Now, I’ve noticed in the past that occasionally this produces a long run of especially good music, or a run of not-so-great music. This kind of pattern is to be expected.

Today, it’s getting weird, though. It played three Banco de Gaia songs in a row (I have six tracks by them, out of a total track count of 6300). And two different renditions of Perfidia a few minutes apart.

In a sufficiently large set of randomizations (I’ve listened to thousands of tracks in iTunes), spurious patterns will emerge. Some people are led to believe this means that aliens, giant space fairies, or other metaphysical forces are guiding their lives, or their copy of iTunes, or whatever. I am not one of these people, but it’s interesting to see it in action.

Spider

This spider has been hanging out at Gwen’s for the past couple of nights. It’s pretty big–about three inches long. It spins a very large orb that it dismantles every morning sometime between 7:30 and 8:30. No luck identifying it so far.
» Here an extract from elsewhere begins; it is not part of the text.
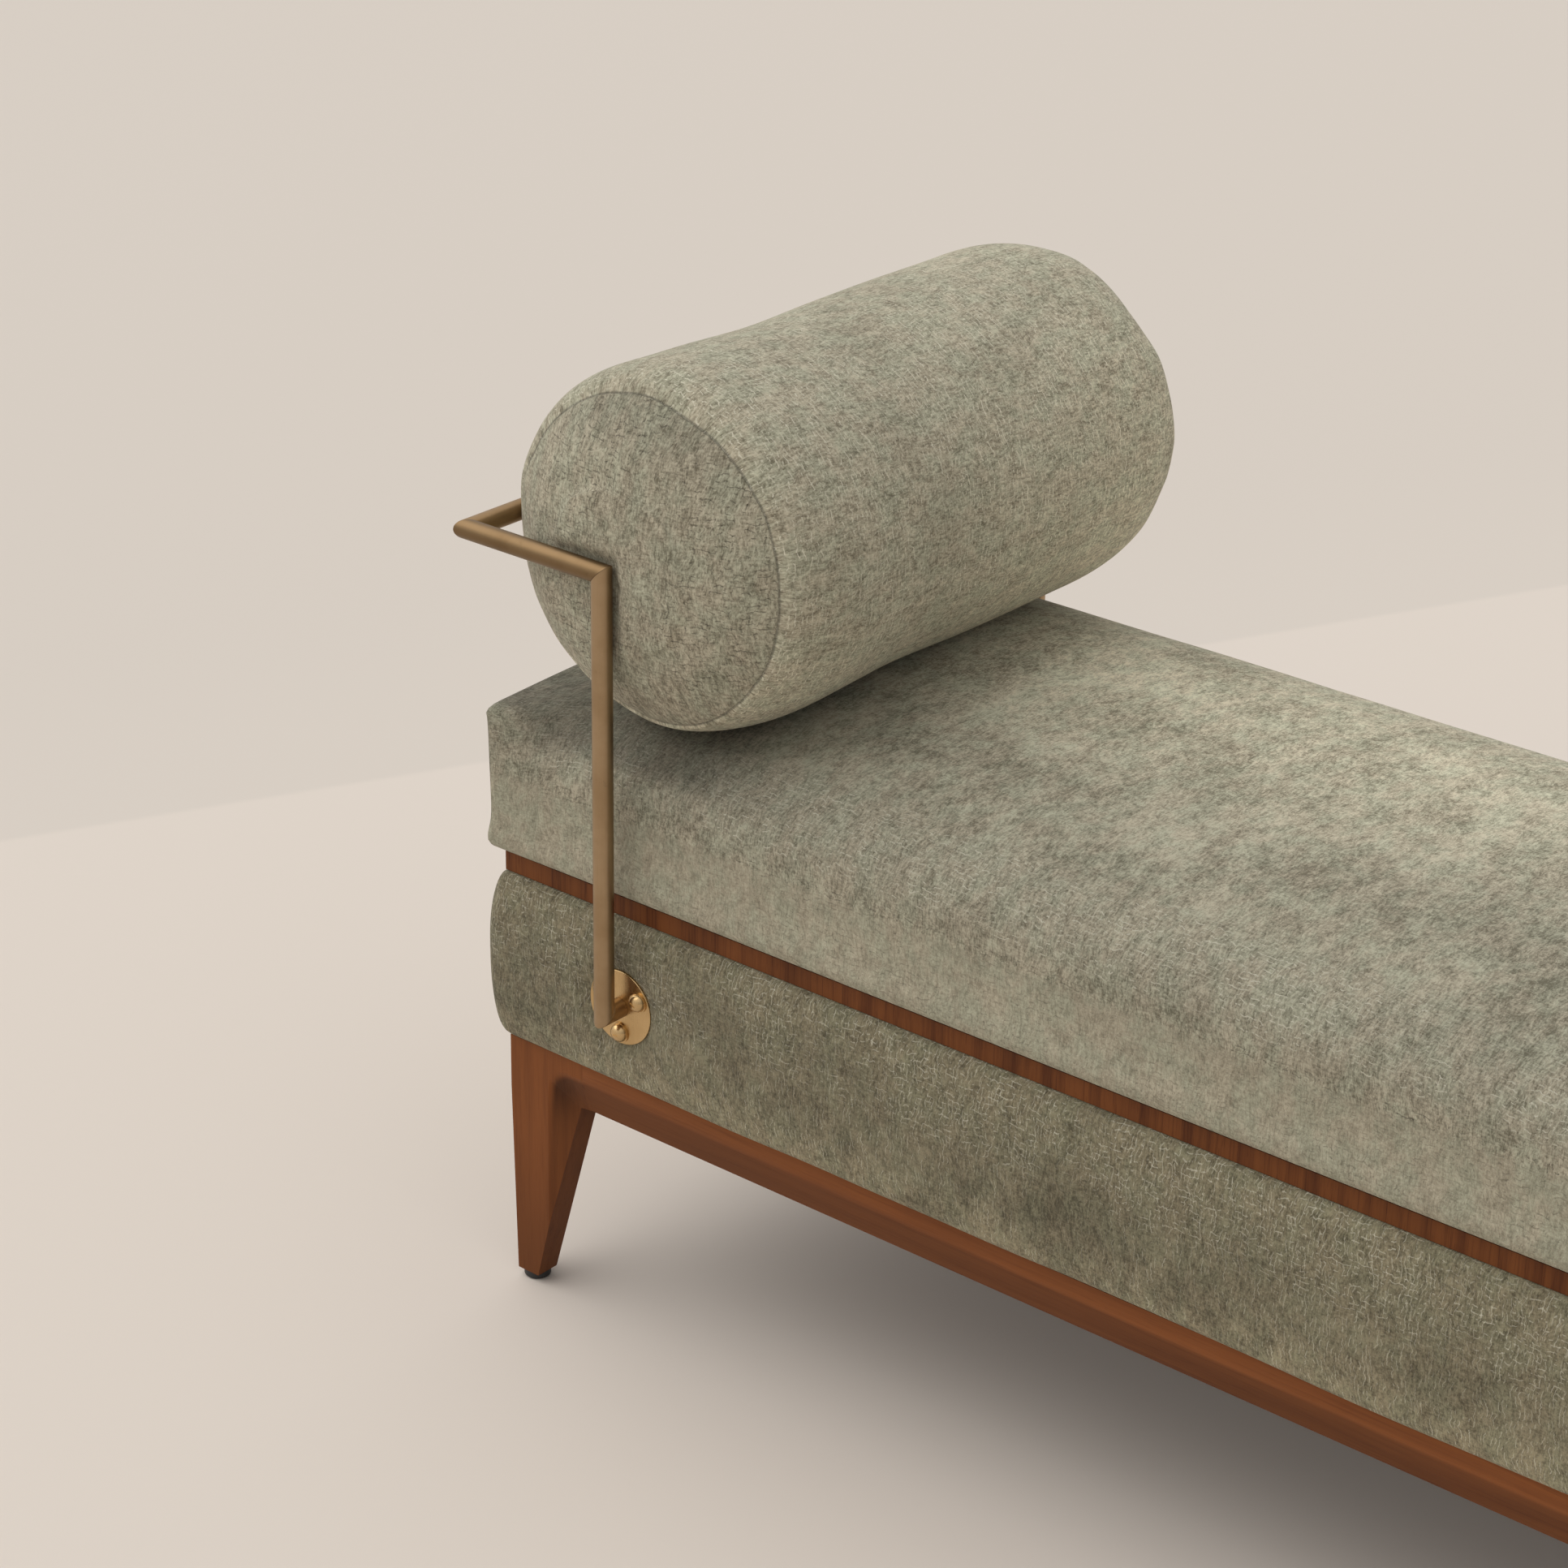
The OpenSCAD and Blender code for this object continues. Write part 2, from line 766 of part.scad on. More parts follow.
// The tape follows the waist of the bolster, low on its left side
module bolster_zip() {
    color(black) on_bolster_axis() rotate([0, 0, 180 + zip_bolster_angle])
        rotate_extrude(angle = zip_sweep) intersection() {
            difference() {
                bolster_outline(zip_t);
                bolster_outline(0);
            }
            translate([0, -bolster_zip_len / 2]) square([bolster_r * 2, bolster_zip_len]);
        }
}

module bolster_zip_pull() {
    path_r = bolster_r_at(bolster_zip_len / 2) + zip_t + seat;
    color(brass) on_bolster_axis() rotate([0, 0, 180 + zip_bolster_angle + zip_sweep / 2])
        translate([path_r, 0, bolster_zip_len / 2 - pull_len]) rotate([0, -90, -90]) zip_pull();
}

// ---- Brass rail ----

function unit(v) = v / norm(v);

// Cut away all that lies past a point in a direction
module cut_past(at, way) {
    big = 6 * tube_d;
    translate(at) rotate([0, acos(way[2]), atan2(way[1], way[0])])
        translate([-big / 2, -big / 2, 0]) cube([big, big, big / 2]);
}

module tube_from(a, b, extra) {
    way = unit(b - a);
    translate(a - extra * way) rotate([0, acos(way[2]), atan2(way[1], way[0])])
        difference() {
            cylinder(d = tube_d, h = norm(b - a) + 2 * extra);
            translate([0, 0, -lap]) cylinder(d = tube_d - 2 * tube_wall, h = norm(b - a) + 2 * extra + 2 * lap);
        }
}

// Piece i of the rail, mitred to the pieces before and after it
module rail_piece(i) {
    a = rail_path[i];
    b = rail_path[i + 1];
    way = unit(b - a);
    before = i > 0 ? unit(a - rail_path[i - 1]) : way;
    after = i < len(rail_path) - 2 ? unit(rail_path[i + 2] - b) : way;
    color(brass) difference() {
        tube_from(a, b, tube_d);
        cut_past(a, -unit(before + way));
        cut_past(b, unit(way + after));
    }
}

module plate(sy) {
    color(brass) difference() {
        at_side(sy) translate([post_x, -plate_back_y, plate_z]) rotate([90, 0, 0]) cylinder(d = plate_d, h = plate_t);
        plate_bolt_holes(slip);
    }
}

// A sphere cut to a low dome of the head's width
module screw_dome() {
    rim = screw_head_h / 4;
    rise = screw_head_h - rim;
    dome_r = (pow(screw_head_d / 2, 2) + pow(rise, 2)) / (2 * rise);
    cylinder(d = screw_head_d, h = rim);
    translate([0, 0, rim]) intersection() {
        cylinder(d = screw_head_d, h = rise);
        translate([0, 0, rise - dome_r]) sphere(dome_r);
    }
}

module plate_screws(sy) {
    color(brass) at_side(sy) for (a = screw_angles)
        translate([post_x + cos(a) * screw_pcd / 2, -plate_face_y, plate_z + sin(a) * screw_pcd / 2])
            rotate([90, 0, 0]) {
                screw_dome();
                translate([0, 0, -screw_len]) cylinder(d = screw_d, h = screw_len);
            }
}

module plate_spacer(sy) {
    color(plywood) difference() {
        at_side(sy) translate([post_x, -box_y, plate_z]) rotate([90, 0, 0])
            cylinder(d = spacer_d, h = plate_back_y - box_y);
        plate_bolt_holes(slip);
    }
}

leg(-1, -1);  // leg_front_left
leg(1, -1);  // leg_front_right
leg(-1, 1);  // leg_back_left
leg(1, 1);  // leg_back_right
long_rail(-1);  // rail_front
long_rail(1);  // rail_back
short_rail(-1);  // rail_left
short_rail(1);  // rail_right
cross_rail(-cross_x);  // cross_rail_left
cross_rail(0);  // cross_rail_middle
cross_rail(cross_x);  // cross_rail_right
corner_blocks();
corner_bolts();
glide_sleeves();
glide(-1, -1);  // glide_front_left
glide(1, -1);  // glide_front_right
glide(-1, 1);  // glide_back_left
glide(1, 1);  // glide_back_right
box_panel_long(-1);  // box_panel_front
box_panel_long(1);  // box_panel_back
box_panel_short(-1);  // box_panel_left
box_panel_short(1);  // box_panel_right
box_ribs();
box_bolts();
dust_cover();
base_pad_long(-1);  // base_pad_front
base_pad_long(1);  // base_pad_back
base_pad_short(-1);  // base_pad_left
base_pad_short(1);  // base_pad_right
base_cover_long(-1);  // base_cover_front
base_cover_long(1);  // base_cover_back
base_cover_short(-1);  // base_cover_left
base_cover_short(1);  // base_cover_right
band_long(-1);  // band_front
band_long(1);  // band_back
band_short(-1);  // band_left
band_short(1);  // band_right
deck();
mattress_core();
mattress_cover();
mattress_zip();
mattress_zip_pull();
bolster_core();
bolster_cover();
bolster_zip();
bolster_zip_pull();
rail_piece(0);  // rail_stub_front
rail_piece(1);  // rail_post_front
rail_piece(2);  // rail_arm_front
rail_piece(3);  // rail_crossbar
rail_piece(4);  // rail_arm_back
rail_piece(5);  // rail_post_back
rail_piece(6);  // rail_stub_back
plate(-1);  // plate_front
plate(1);  // plate_back
plate_screws(-1);  // plate_screws_front
plate_screws(1);  // plate_screws_back
plate_spacer(-1);  // plate_spacer_front
plate_spacer(1);  // plate_spacer_back
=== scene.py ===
"""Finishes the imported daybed: worked wood, satin brass, padded cloth, and a plain stage."""

import math
from collections import namedtuple

import bmesh
import bpy
import numpy as np
from mathutils import Matrix, Vector, noise


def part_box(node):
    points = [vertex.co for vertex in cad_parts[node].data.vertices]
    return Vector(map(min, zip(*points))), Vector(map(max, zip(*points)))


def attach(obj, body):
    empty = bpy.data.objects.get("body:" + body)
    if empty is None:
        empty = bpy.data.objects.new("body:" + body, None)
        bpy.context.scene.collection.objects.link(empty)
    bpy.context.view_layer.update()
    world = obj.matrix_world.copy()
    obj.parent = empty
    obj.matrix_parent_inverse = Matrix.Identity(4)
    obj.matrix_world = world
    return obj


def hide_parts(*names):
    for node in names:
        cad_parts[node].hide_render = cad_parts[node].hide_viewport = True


bl_info = {
    "name": "Upholstered daybed",
    "version": (1, 0, 0),
    "blender": (4, 5, 0),
    "location": "View3D > Sidebar > Daybed",
    "description": "Builds the visible pieces of a daybed with a brass rail and a bolster",
    "category": "Object",
}

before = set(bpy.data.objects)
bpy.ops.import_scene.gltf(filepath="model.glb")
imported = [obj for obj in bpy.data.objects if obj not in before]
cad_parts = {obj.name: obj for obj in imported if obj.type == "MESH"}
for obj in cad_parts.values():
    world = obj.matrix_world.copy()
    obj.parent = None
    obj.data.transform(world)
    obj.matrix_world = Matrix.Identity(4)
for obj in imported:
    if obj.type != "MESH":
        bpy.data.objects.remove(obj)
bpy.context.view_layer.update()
MM = 0.001


# ---- Sizes and colours that a user would change ----


class DaybedCloth(bpy.types.PropertyGroup):
    """Colours and make of the chenille covers"""

    light: bpy.props.FloatVectorProperty(
        name="Sage", description="Colour of the pile where it lies towards the light",
        subtype="COLOR", size=3, min=0, max=1, default=(0.50, 0.468, 0.362),
    )
    dark: bpy.props.FloatVectorProperty(
        name="Olive", description="Colour between the threads",
        subtype="COLOR", size=3, min=0, max=1, default=(0.145, 0.129, 0.088),
    )
    thread: bpy.props.FloatVectorProperty(
        name="Loose thread", description="Colour of the fine crossing threads",
        subtype="COLOR", size=3, min=0, max=1, default=(0.62, 0.59, 0.47),
    )
    # The base's cloth is the same cloth painted darker and more olive: painted shade
    shade: bpy.props.FloatVectorProperty(
        name="Base shade", description="Tint of the same cloth on the base, where it is darker",
        subtype="COLOR", size=3, min=0, max=1, default=(0.57, 0.545, 0.46),
    )
    pucker: bpy.props.FloatProperty(
        name="Pucker", description="Height of the small gathers beside the seams",
        subtype="DISTANCE", unit="LENGTH", min=0, max=0.004, default=0.0011,
    )
    groove: bpy.props.FloatProperty(
        name="Seam depth", description="Depth of the seams",
        subtype="DISTANCE", unit="LENGTH", min=0, max=0.004, default=0.0014,
    )
    slim: bpy.props.FloatProperty(
        name="Slack", description="How far a cushion is drawn in before its cover fills out",
        subtype="DISTANCE", unit="LENGTH", min=0, max=0.006, default=0.003,
    )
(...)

A tidbit for Movable Type users

If you’ve ever installed Movable Type, you may have wondered “Who is Melody Nelson, and why am I logging in as her?”. Either that, or you’re hipper than me and caught the reference immediately.

Now I know where it comes from:

Even so, Histoire De Melody Nelson sounds like no other record: when it was released, in 1971, it must have been right off the map. It’s a short album – 28 minutes – originally designed as a soundtrack to a teleplay: a dark story about a man’s obsession for a young girl, who becomes his lover, then dies. On the record, Melody Nelson is Gainsbourg’s muse – in real life, he named his publishing company after her. Birkin – gamine, with a shock of curly hair, in a wary-eyed fashion-shoot pose – stands in for her on the stunning sleeve.

and more or less why it’s there

If you want to judge me by my musical tastes, I’ll mention that I love French pop and standards, especially the music of Serge Gainsbourg, France Gall, Jacques Brel and the Little Sparrow herself.